If all four of those elements exist, we go on to call the validate_arguments()
method within each of the DTAnalysis
, DTData
, DTModel
, and DTOutput
classes, passing them the relevant arguments from the job structure. (See those modules for details, but in short: Right now validation is very basic for all of them and essentially consists of trying to instantiate an object for each of them with the arguments provided. If an error is encountered, it is presumed to be due to bad arguments and the check fails. More sophisticated/smart argument checking may come in the future, but this basic version works OK for now.) If any one of those validate_arguments()
checks fails, the overall validation check fails. If all four of them pass, then we're all good and return True
.
convert_old_json_output_options_to_new( self
, job_struct
)
(returns a converted job structure) There is almost no chance anyone will ever want/need to run this method, since it is almost entirely vestigial at this point; however, we will document it for posterity and for the sake of convincing anyone who comes across it that they can safely ignore it.
Basically, in very early versions of this toolbox, DTOutput
did not exist yet and output options were all under the umbrella of the DTAnalysis
object.

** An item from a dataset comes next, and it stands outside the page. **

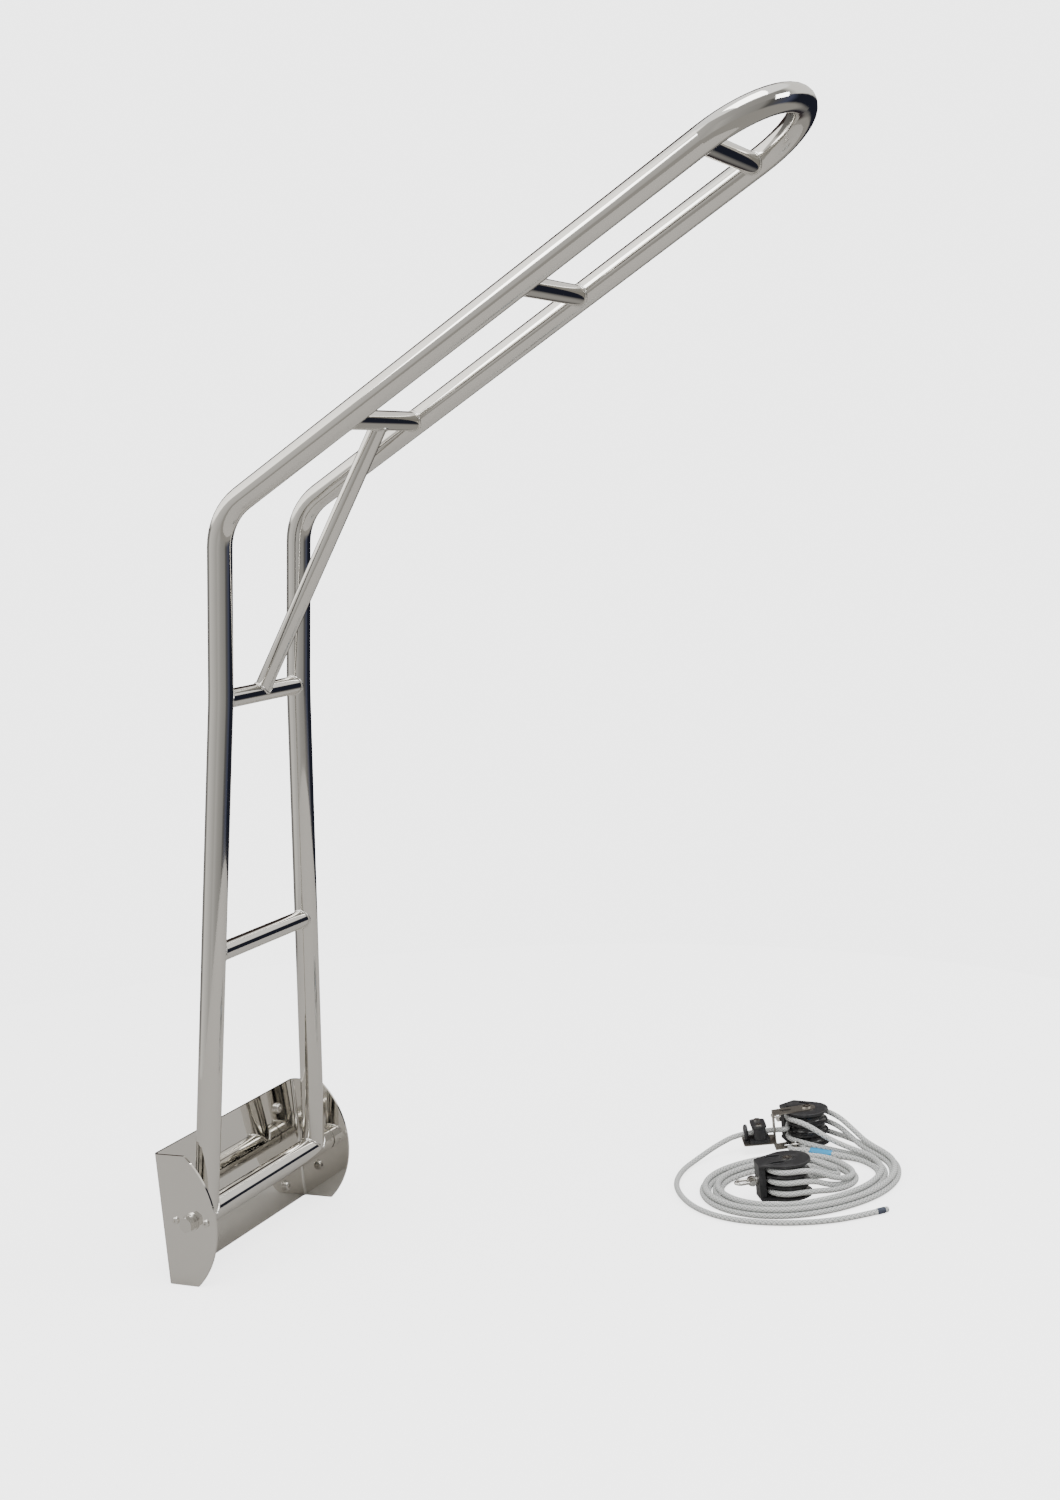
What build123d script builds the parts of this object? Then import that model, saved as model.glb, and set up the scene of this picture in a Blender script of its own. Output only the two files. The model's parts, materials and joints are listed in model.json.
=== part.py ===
from build123d import *
from math import cos, pi, radians, sin, tan
import os

# Stern davit with a folding hinge bracket and its six-part rope tackle.
# Row frame: origin at the centre of the bracket's rear face, which lies on the transom;
# +X along the hinge, -Y outboard (astern), +Z up.  Millimetres.

# ---- driving dimensions -------------------------------------------------------------------
# Bracket: one folded sheet, a back plate and two D-shaped cheeks
BRACKET_WIDTH = 326.0
BRACKET_HEIGHT = 176.0
CHEEK_FLAT = 49.0
CHEEK_DEPTH = 88.0
SHEET = 3.0
FOLD_RADIUS = 4.0
HINGE_OUT = 49.0
SCREW_X = 116.0
SCREW_Z = 58.0
SCREW_R = 4.0
SCREW_NECK_R = 3.55
SCREW_OUT = 15.8
SCREW_HOLE_R = 4.3
WASHER = 1.2
LOCK_PITCH = 24.0
LOCK_SCREW_R = 2.5

# Davit: two legs on a hinge tube, bent into two arms that meet in a half circle
TUBE_R = 16.0
TUBE_WALL = 2.0
BAR_R = 12.3
BAR_WALL = 1.6
BRACE_R = 11.0
LEG_SPREAD = 258.8
ARM_SPREAD = 179.0
KINK_HEIGHT = 673.6
KNEE_HEIGHT = 906.0
ARM_ANGLE = 55.9
ARM_LENGTH = 753.0
KINK_RADIUS = 500.0
KNEE_RADIUS = 75.0
LOWER_RUNG_HEIGHT = 344.0
ARM_BARS = {"inner_arm_bar": 216.0, "middle_arm_bar": 489.7, "outer_arm_bar": 747.7}
LEAN = 7.4

# Hinge hardware, M12
BOLT_R = 6.0
THREAD_R = 5.4
BOLT_FLAT = 9.2
BOLT_HEAD = 7.5
HINGE_WASHER = 2.5
SPRING_WASHER = 2.6
BUSH_WALL = 1.5
BUSH_FLANGE_R = 14.0
BUSH_FLANGE = 1.2
RUNNING = 0.05
AIR = 0.3
PLUG_LENGTH = 32.0

# Tackle: rope, sheaves and blocks
ROPE_R = 4.0
SHEAVE_R = 28.5
SHEAVE_THICK = 12.4
GROOVE_CENTRE_R = 30.1
GROOVE_R = 4.9
DIVIDER = 2.2
CHEEK_THICK = 3.5
SHEAVE_AIR = 0.3
AXLE_R = 5.0
AXLE_STAND = 2.1
SHEAVES = 3
STRAP = 1.6
TACKLE_X = 352.0
TACKLE_Y = -690.0
TACKLE_TURN = -64.0

# ---- derived places -----------------------------------------------------------------------
DECK = -BRACKET_HEIGHT / 2
HALF = BRACKET_WIDTH / 2
INNER_HALF = HALF - SHEET
BUSH_R = BOLT_R + RUNNING + BUSH_WALL
HINGE_TUBE_HALF = INNER_HALF - BUSH_FLANGE - AIR
PITCH = SHEAVE_THICK + DIVIDER + 2 * SHEAVE_AIR
STACK_HALF = (SHEAVES * SHEAVE_THICK + (SHEAVES - 1) * DIVIDER) / 2 + SHEAVES * SHEAVE_AIR
BLOCK_HALF = STACK_HALF + CHEEK_THICK
UPPER_BLOCK = (44.0, 152.0)
LOWER_BLOCK = (-12.0, -46.0)
UPPER_TURN = -55.0
LOWER_TURN = 8.0

hinge_frame = Location((0, -HINGE_OUT, 0), (LEAN, 0, 0))
tackle_frame = Location((TACKLE_X, TACKLE_Y, DECK), (0, 0, TACKLE_TURN))
parts = {}


def rod(start, end, radius, inner=0.0):
    """A straight round bar or tube from start to end."""
    axis = Vector(*end) - Vector(*start)
    plane = Plane(origin=start, z_dir=axis)
    solid = extrude(plane * Circle(radius), axis.length)
    if inner:
        solid -= extrude(plane * Circle(inner), axis.length)
    return solid


def swept(path, radius):
    """A round bar along a path."""
    start = Plane(origin=path @ 0, z_dir=path % 0)
    return sweep(start * Circle(radius), path=path)


def group(solids):
    return Compound(children=[s if isinstance(s, Solid) else s.solids()[0] for s in solids])


# ---- bracket ------------------------------------------------------------------------------
def cheek_profile():
    """Half disc with a straight back: flat top and bottom, then an arc to the front."""
    top = BRACKET_HEIGHT / 2
    edges = [
        Line((0, -top), (0, top)),
        Line((0, top), (-CHEEK_FLAT, top)),
        ThreePointArc((-CHEEK_FLAT, top), (-CHEEK_DEPTH, 0), (-CHEEK_FLAT, -top)),
        Line((-CHEEK_FLAT, -top), (0, -top)),
    ]
    return make_face(Wire(edges))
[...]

Before long we realized we had enough output options and functionality to warrant a dedicated output class, and DTOutput
was born.
This method just takes job structures from job files written in the old style and migrates the output options to the new style. All of our examples should be in the new style, so no one except the devs should ever encounter the old style, and even we have mostly updated all of our ancient-est job files to be in the newer format.
So... yeah. TL;DR, don't worry about this method. [Jedi mind trick gesture] You can go about your business, move along.